The opportunities were precious and we let them pass because we had a do-nothing government. It pains to hear Aquino and his clone crow about the six percent growth we might achieve this year. That growth should have been in the nine percent range if this administration moved with the infra program on schedule, did not toy around with the budget by way of the criminal “disbursement acceleration program” and competently addressed rural poverty instead of wrongly boasting about rice self-sufficiency.

Now the period of cheap money, the real driver of our economic growth, is about to end. Pushing our economy to thrive despite the drag of massive poverty will become a more difficult task. Money has tightened.

Last week, the US Fed decided to raise the policy rates by 0.25 percent. Coming from the near-zero range, that is a shock.

Experts are now debating whether this represented a “dovish” or a “hawkish” disposition on the part of the all-powerful Fed. It is “dovish” if the Fed stops after the first hike. It is “hawkish” if the Fed intends to follow up with a succession of interest rate increases. In the period before the 2008 financial meltdown, the Fed raised interest rates 16 consecutive times.

Last week’s rate increase is a controversial one. The US economy is just struggling to recover. The signs of strength – job creation, resurgence of the property market and new start-ups – are really tentative. Moving the interest rates at this time could nip US recovery in the bud.

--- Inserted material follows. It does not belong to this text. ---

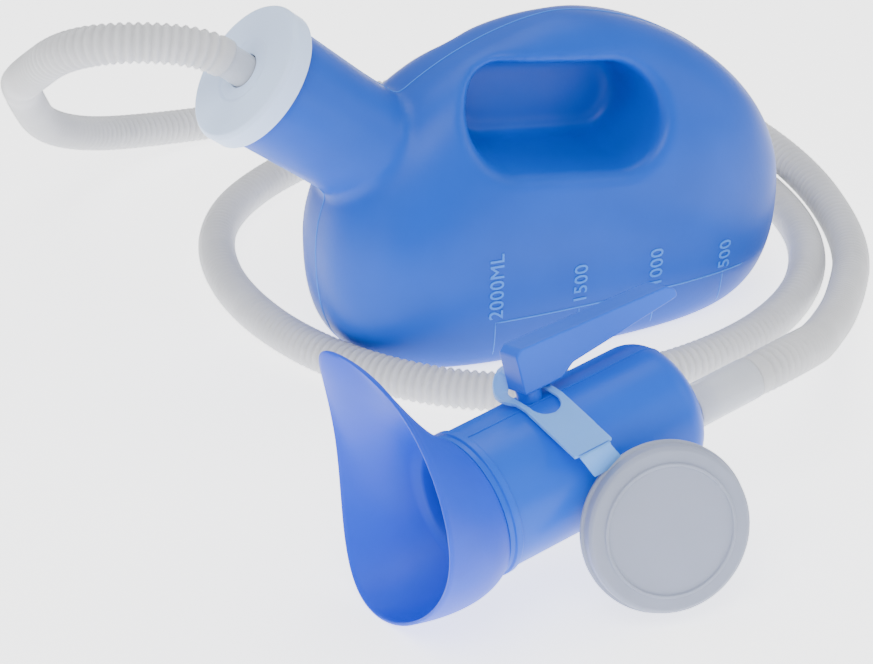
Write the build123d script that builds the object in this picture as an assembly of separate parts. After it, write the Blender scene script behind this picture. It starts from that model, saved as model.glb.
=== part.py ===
"""Two litre urine bottle with its cap, drain hose, hand-held receiver, funnel and lid.

Millimetres. The bottle stands on its flat base, centred on the origin, and its neck leans
towards -X. The receiver lies in front of it (-Y), and the hose joins the two.
"""
import math
import os

from build123d import *

os.makedirs("parts", exist_ok=True)


def save(shape, name):
    export_step(shape, "parts/" + name + ".step")
    print(name, round(shape.volume / 1000.0, 2), "cm3")


def sind(angle):
    return math.sin(math.radians(angle))


def cosd(angle):
    return math.cos(math.radians(angle))


# ---------------------------------------------------------------- bottle
bottle_height = 165.0
bottle_wall = 2.2
belly_height = 60.0        # the widest level
base_left = 88.0           # the flat base runs from -base_left to +base_right
base_right = 88.0
belly_left = 124.0
belly_right = 134.0
base_half_width = 40.0
belly_half_width = 56.0
crest_x = 7.0              # where the arched top is highest
plan_power = 2.9           # how square the bottle is in plan


def bottle_limits(z):
    """Left end, right end and half width of the outer form at height z."""
    if z < belly_height:
        swell = (1.0 - (1.0 - z / belly_height) ** 2.5) ** 0.4
        left = base_left + (belly_left - base_left) * swell
        right = base_right + (belly_right - base_right) * swell
        half = base_half_width + (belly_half_width - base_half_width) * swell
        return -left, right, half
    rise = (z - belly_height) / (bottle_height - belly_height)
    arch = (1.0 - rise * rise) ** 0.6
    left = crest_x - (belly_left + crest_x) * arch
    right = crest_x + (belly_right - crest_x) * arch
    half = belly_half_width * (1.0 - rise * rise) ** 0.5
    return left, right, half


def bottle_section(z, level, inset):
    """A closed superellipse of the form at z, drawn at the given level and inset."""
    left, right, half = bottle_limits(z)
    middle = (left + right) / 2.0
    reach = (right - left) / 2.0 - inset
    width = half - inset
    points = []
    for step in range(28):
        angle = 360.0 * (step + 0.5) / 28
        cosine = cosd(angle)
        sine = sind(angle)
        x = middle + math.copysign(abs(cosine) ** (2.0 / plan_power), cosine) * reach
        y = math.copysign(abs(sine) ** (2.0 / plan_power), sine) * width
        points.append((x, y))
    ring = Spline(*points, periodic=True)
    return Plane(origin=(0, 0, level)) * make_face(ring)


def bottle_form(inset):
    shares = [0.0, 0.02, 0.06, 0.13, 0.23, 0.36, 0.5, 0.62, 0.73, 0.82, 0.89, 0.94, 0.972]
    faces = []
    for share in shares:
        z = share * bottle_height
        level = inset + z * (bottle_height - 2.0 * inset) / bottle_height
        faces.append(bottle_section(z, level, inset))
    return loft(faces)


# neck: a slanted tube whose axis lies in the XZ plane
neck_slant = 38.0                       # above the horizontal
cap_face = (-160.4, 0.0, 161.3)         # centre of the cap's outer face
neck_outer = 30.6
neck_bore = 28.2
neck_start = 3.75                       # depth of the neck's lip below the cap's face
neck_length = 100.0
neck_out = (-cosd(neck_slant), 0.0, sind(neck_slant))
cap_plane = Plane(origin=cap_face, x_dir=(0, 1, 0), z_dir=neck_out)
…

Indeed it could. In the last two days of trading last week, the New York stock exchange dropped substantially. It is the first time in a while that the exchange suffered three-digit drops in two consecutive trading days. That is not a good sign.

When the New York stock exchange sinks like that, the tendency is for markets across the globe to follow suit. And so we saw the markets in Asia and Europe generally follow New York’s lead.

If the Fed adopts a “hawkish” disposition in interest rates, the tightening will be most felt in the emerging markets – the same ones that benefited from the period of QE. As investments flow back to the US to take advantage of more attractive interest rates, stock prices in the emerging economies will take a slide.

Remember when, a few months ago, our stock market hit 8,000 points, President Aquino made an appearance at the trading floor to (unjustly) take personal credit for the market hitting record territory. While trying to grab the glory for our market performance, he committed what no sane mind would dare to: he predicted the market would hit 10,000 points soon.

Veteran stock traders could only drop their jaws at the President’s gall to forecast such a thing. The next day, the market dropped. It continued dropping since.

When the Fed adjusted rates last week, our stock exchange was struggling at the 6,800-point territory. Unless some truly startling piece of good news breaks, the Fed’s rate hike is expected to cause hot money outflows. Those outflows will put downward pressure on stock prices. Already, one major IPO was postponed in the face of market uncertainty.

We should have made hay while the sun was shining, while money was cheap.

All the PPP projects on the drawing board should have been launched in the previous years, when liquidity was abundant and borrowing was easy. They were not.

All the policy and bureaucratic roadblocks to investment inflows should have been cleared by proactive government action. They were not.

The optimistic growth projections for the next few years might have to be scaled back a bit because of a higher interest rate regime. When growth flags, this administration should take blame. It did not perform to par.